• Aim: Among the lines below, keep only those from the one containing "Model this object" through the one containing "loose upright roll.", and reproduce them exactly.

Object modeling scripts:
= = = = =
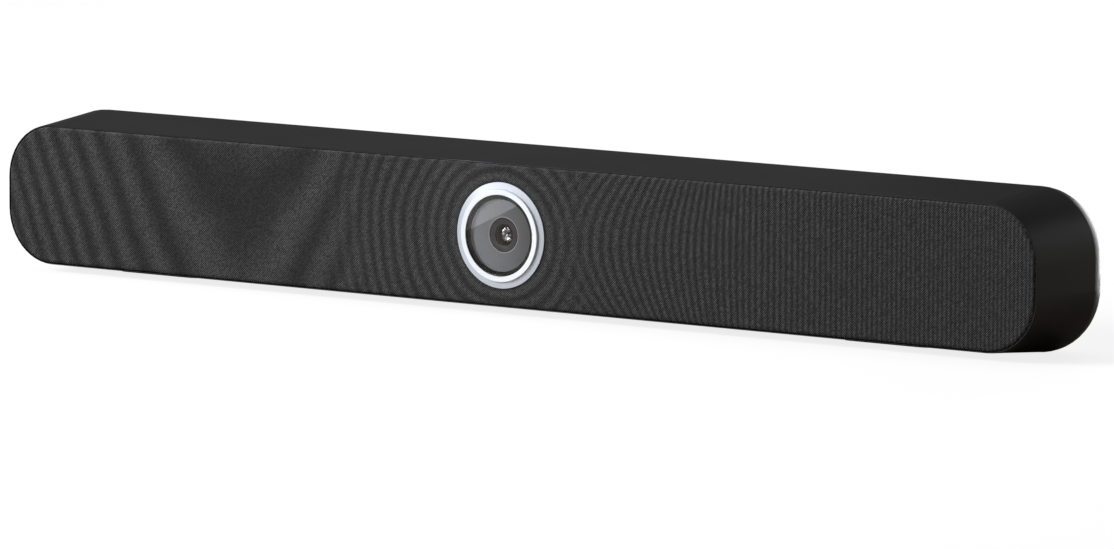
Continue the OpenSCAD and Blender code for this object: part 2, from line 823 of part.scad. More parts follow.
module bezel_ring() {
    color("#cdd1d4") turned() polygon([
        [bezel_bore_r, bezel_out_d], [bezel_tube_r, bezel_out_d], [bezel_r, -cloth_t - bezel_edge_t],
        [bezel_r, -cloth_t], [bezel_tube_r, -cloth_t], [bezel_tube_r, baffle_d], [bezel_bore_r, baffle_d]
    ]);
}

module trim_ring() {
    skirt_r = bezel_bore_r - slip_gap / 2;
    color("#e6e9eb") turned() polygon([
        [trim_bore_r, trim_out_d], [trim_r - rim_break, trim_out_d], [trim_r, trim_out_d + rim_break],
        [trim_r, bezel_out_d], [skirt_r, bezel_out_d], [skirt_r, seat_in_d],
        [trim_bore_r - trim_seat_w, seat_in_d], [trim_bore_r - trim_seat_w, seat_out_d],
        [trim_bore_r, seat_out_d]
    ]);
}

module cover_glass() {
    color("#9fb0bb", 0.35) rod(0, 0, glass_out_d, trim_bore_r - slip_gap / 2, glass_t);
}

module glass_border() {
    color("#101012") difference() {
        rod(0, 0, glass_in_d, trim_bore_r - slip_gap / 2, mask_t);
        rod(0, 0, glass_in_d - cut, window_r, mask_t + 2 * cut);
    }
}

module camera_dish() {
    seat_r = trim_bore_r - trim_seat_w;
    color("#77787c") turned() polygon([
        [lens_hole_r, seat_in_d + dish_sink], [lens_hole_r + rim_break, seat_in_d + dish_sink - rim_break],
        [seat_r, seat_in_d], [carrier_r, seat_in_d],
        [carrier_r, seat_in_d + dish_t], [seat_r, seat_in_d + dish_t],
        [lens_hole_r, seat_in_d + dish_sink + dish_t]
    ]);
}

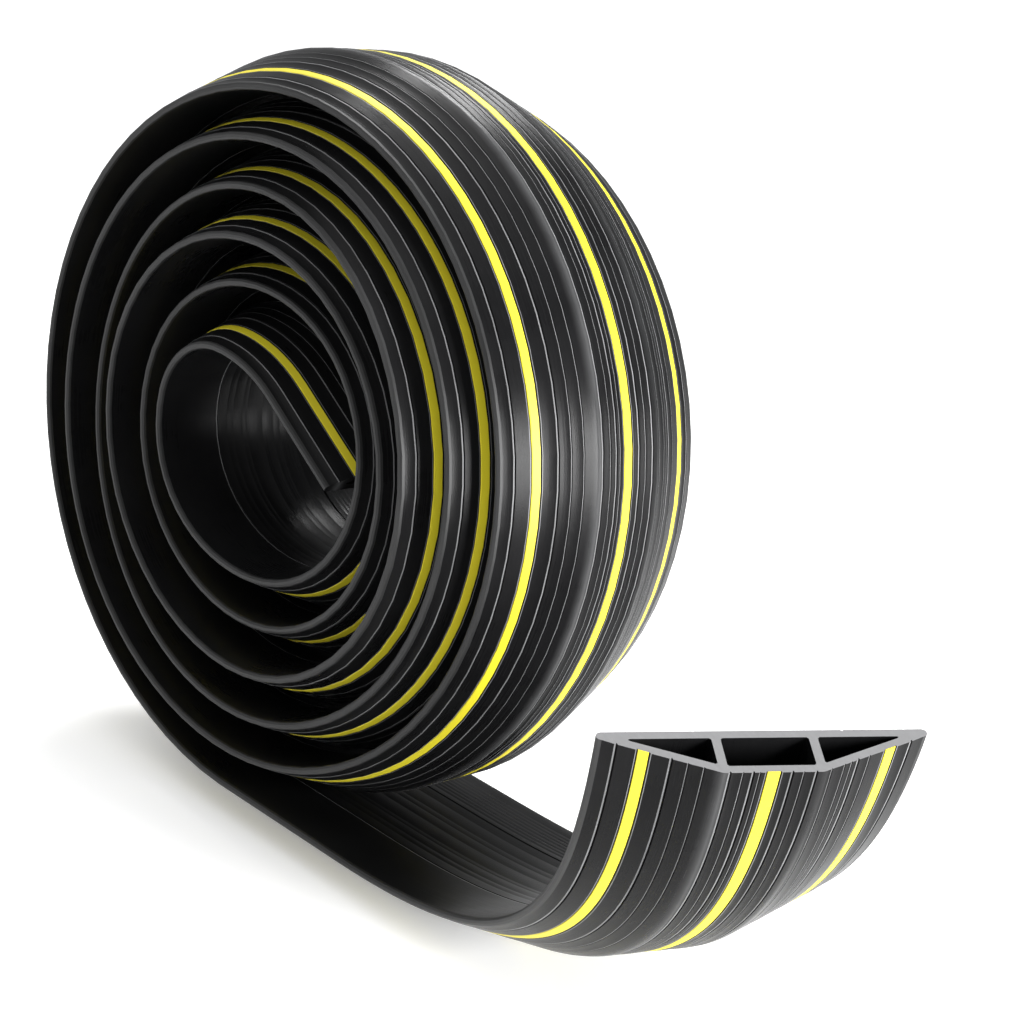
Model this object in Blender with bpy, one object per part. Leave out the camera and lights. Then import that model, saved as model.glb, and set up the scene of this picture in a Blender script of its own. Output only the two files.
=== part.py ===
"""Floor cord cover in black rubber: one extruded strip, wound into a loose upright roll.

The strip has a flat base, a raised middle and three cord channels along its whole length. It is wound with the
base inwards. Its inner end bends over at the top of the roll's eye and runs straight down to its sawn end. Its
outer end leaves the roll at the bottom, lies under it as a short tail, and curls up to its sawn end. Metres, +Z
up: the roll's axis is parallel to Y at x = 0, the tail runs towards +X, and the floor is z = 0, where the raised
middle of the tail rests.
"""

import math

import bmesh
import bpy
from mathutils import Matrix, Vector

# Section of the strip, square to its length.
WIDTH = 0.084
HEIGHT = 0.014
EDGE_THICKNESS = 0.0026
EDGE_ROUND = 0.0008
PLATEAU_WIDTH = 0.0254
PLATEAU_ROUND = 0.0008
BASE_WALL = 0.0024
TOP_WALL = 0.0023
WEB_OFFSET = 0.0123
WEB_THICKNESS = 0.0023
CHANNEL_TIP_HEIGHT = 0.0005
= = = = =
• Result of the exercise:
Model this object in Blender with bpy, one object per part. Leave out the camera and lights. Then import that model, saved as model.glb, and set up the scene of this picture in a Blender script of its own. Output only the two files.
=== part.py ===
"""Floor cord cover in black rubber: one extruded strip, wound into a loose upright roll.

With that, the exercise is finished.